> _Goal_: Return all of the data exactly as given.

> _Information provided_:
====
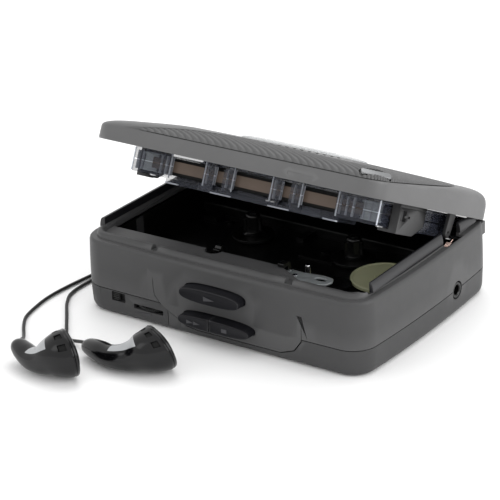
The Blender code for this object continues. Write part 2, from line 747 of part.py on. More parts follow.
def drive_train():
    shaft_top = GEAR_FLOOR + GEAR_THICK
    capstan = turned("capstan_shaft",
                     [(CAPSTAN_RADIUS, 4.0), (CAPSTAN_RADIUS, GEAR_FLOOR), (PINION_RADIUS, GEAR_FLOOR),
                                       (PINION_RADIUS, shaft_top), (CAPSTAN_RADIUS, shaft_top),
                                       (CAPSTAN_RADIUS, CAPSTAN_TOP - 0.2),
                                       (CAPSTAN_RADIUS - 0.25, CAPSTAN_TOP)], (*CAPSTAN, 0), "steel", 24)
    wheel_floor = DECK_FLOOR - 0.4 - FLYWHEEL_THICK
    flywheel = rod("flywheel", CAPSTAN, FLYWHEEL_RADIUS, wheel_floor, wheel_floor + 0.9, "brass", 40)
    join(flywheel,
         rod("belt_track", CAPSTAN, BELT_TRACK, wheel_floor + 0.5, wheel_floor + FLYWHEEL_THICK, sides=40))
    cut(flywheel, rod("flywheel_bore", CAPSTAN, CAPSTAN_RADIUS + 0.1, 0, 14))
    stub = DECK_FLOOR + 0.4
    idler = turned("idler_gear",
                   [(SHAFT_RADIUS, stub), (SHAFT_RADIUS, GEAR_FLOOR), (IDLER_RADIUS, GEAR_FLOOR),
                    (IDLER_RADIUS, shaft_top),
                                  (1.8, shaft_top), (1.6, shaft_top + 0.4)], (*IDLER, 0), "black", 32)
    drive = turned("drive_gear",
                   [(SHAFT_RADIUS, stub), (SHAFT_RADIUS, GEAR_FLOOR), (DRIVE_RADIUS, GEAR_FLOOR),
                    (DRIVE_RADIUS, shaft_top),
                                  (2.4, shaft_top), (2.2, shaft_top + 0.6)], (*DRIVE_GEAR, 0), "cream", 48)
    pulley_floor = wheel_floor + 0.9
    pulley = turned("motor_pulley", [(PULLEY_RADIUS, pulley_floor), (PULLEY_RADIUS, DECK_FLOOR - 0.5)],
                    (*MOTOR, 0), "brass", 20)
    motor = turned("motor",
                   [(MOTOR_RADIUS - 0.5, WALL + 0.4), (MOTOR_RADIUS, WALL + 0.9),
                    (MOTOR_RADIUS, pulley_floor - 0.9),
                             (MOTOR_RADIUS - 0.5, pulley_floor - 0.4)], (*MOTOR, 0), "steel", 28)
    belt = slab("drive_belt", [belt_loop(BELT_THICK + 0.15), belt_loop(0.15)], wheel_floor + 1.3,
                wheel_floor + 2.4, "rubber")
    return capstan, flywheel, idler, drive, pulley, motor, belt


def belt_loop(grow):
    """Outline of a belt round the flywheel's track and the motor's pulley, grown outwards."""
    big, small = BELT_TRACK + grow, PULLEY_RADIUS + grow
    a, b = Vector(CAPSTAN), Vector(MOTOR)
    along = b - a
    lean = math.atan2(along.y, along.x)
    spread = math.acos((big - small) / along.length)
    points = []
    for i in range(19):
        turn = lean + spread + (2 * math.pi - 2 * spread) * i / 18
        points.append((a.x + big * math.cos(turn), a.y + big * math.sin(turn)))
    for i in range(9):
        turn = lean - spread + 2 * spread * i / 8
        points.append((b.x + small * math.cos(turn), b.y + small * math.sin(turn)))
    return points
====
> _Written answer_:
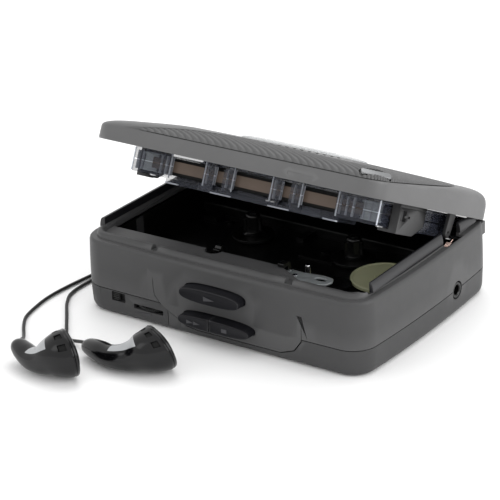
The Blender code for this object continues. Write part 2, from line 747 of part.py on. More parts follow.
def drive_train():
    shaft_top = GEAR_FLOOR + GEAR_THICK
    capstan = turned("capstan_shaft",
                     [(CAPSTAN_RADIUS, 4.0), (CAPSTAN_RADIUS, GEAR_FLOOR), (PINION_RADIUS, GEAR_FLOOR),
                                       (PINION_RADIUS, shaft_top), (CAPSTAN_RADIUS, shaft_top),
                                       (CAPSTAN_RADIUS, CAPSTAN_TOP - 0.2),
                                       (CAPSTAN_RADIUS - 0.25, CAPSTAN_TOP)], (*CAPSTAN, 0), "steel", 24)
    wheel_floor = DECK_FLOOR - 0.4 - FLYWHEEL_THICK
    flywheel = rod("flywheel", CAPSTAN, FLYWHEEL_RADIUS, wheel_floor, wheel_floor + 0.9, "brass", 40)
    join(flywheel,
         rod("belt_track", CAPSTAN, BELT_TRACK, wheel_floor + 0.5, wheel_floor + FLYWHEEL_THICK, sides=40))
    cut(flywheel, rod("flywheel_bore", CAPSTAN, CAPSTAN_RADIUS + 0.1, 0, 14))
    stub = DECK_FLOOR + 0.4
    idler = turned("idler_gear",
                   [(SHAFT_RADIUS, stub), (SHAFT_RADIUS, GEAR_FLOOR), (IDLER_RADIUS, GEAR_FLOOR),
                    (IDLER_RADIUS, shaft_top),
                                  (1.8, shaft_top), (1.6, shaft_top + 0.4)], (*IDLER, 0), "black", 32)
    drive = turned("drive_gear",
                   [(SHAFT_RADIUS, stub), (SHAFT_RADIUS, GEAR_FLOOR), (DRIVE_RADIUS, GEAR_FLOOR),
                    (DRIVE_RADIUS, shaft_top),
                                  (2.4, shaft_top), (2.2, shaft_top + 0.6)], (*DRIVE_GEAR, 0), "cream", 48)
    pulley_floor = wheel_floor + 0.9
    pulley = turned("motor_pulley", [(PULLEY_RADIUS, pulley_floor), (PULLEY_RADIUS, DECK_FLOOR - 0.5)],
                    (*MOTOR, 0), "brass", 20)
    motor = turned("motor",
                   [(MOTOR_RADIUS - 0.5, WALL + 0.4), (MOTOR_RADIUS, WALL + 0.9),
                    (MOTOR_RADIUS, pulley_floor - 0.9),
                             (MOTOR_RADIUS - 0.5, pulley_floor - 0.4)], (*MOTOR, 0), "steel", 28)
    belt = slab("drive_belt", [belt_loop(BELT_THICK + 0.15), belt_loop(0.15)], wheel_floor + 1.3,
                wheel_floor + 2.4, "rubber")
    return capstan, flywheel, idler, drive, pulley, motor, belt


def belt_loop(grow):
    """Outline of a belt round the flywheel's track and the motor's pulley, grown outwards."""
    big, small = BELT_TRACK + grow, PULLEY_RADIUS + grow
    a, b = Vector(CAPSTAN), Vector(MOTOR)
    along = b - a
    lean = math.atan2(along.y, along.x)
    spread = math.acos((big - small) / along.length)
    points = []
    for i in range(19):
        turn = lean + spread + (2 * math.pi - 2 * spread) * i / 18
        points.append((a.x + big * math.cos(turn), a.y + big * math.sin(turn)))
    for i in range(9):
        turn = lean - spread + 2 * spread * i / 8
        points.append((b.x + small * math.cos(turn), b.y + small * math.sin(turn)))
    return points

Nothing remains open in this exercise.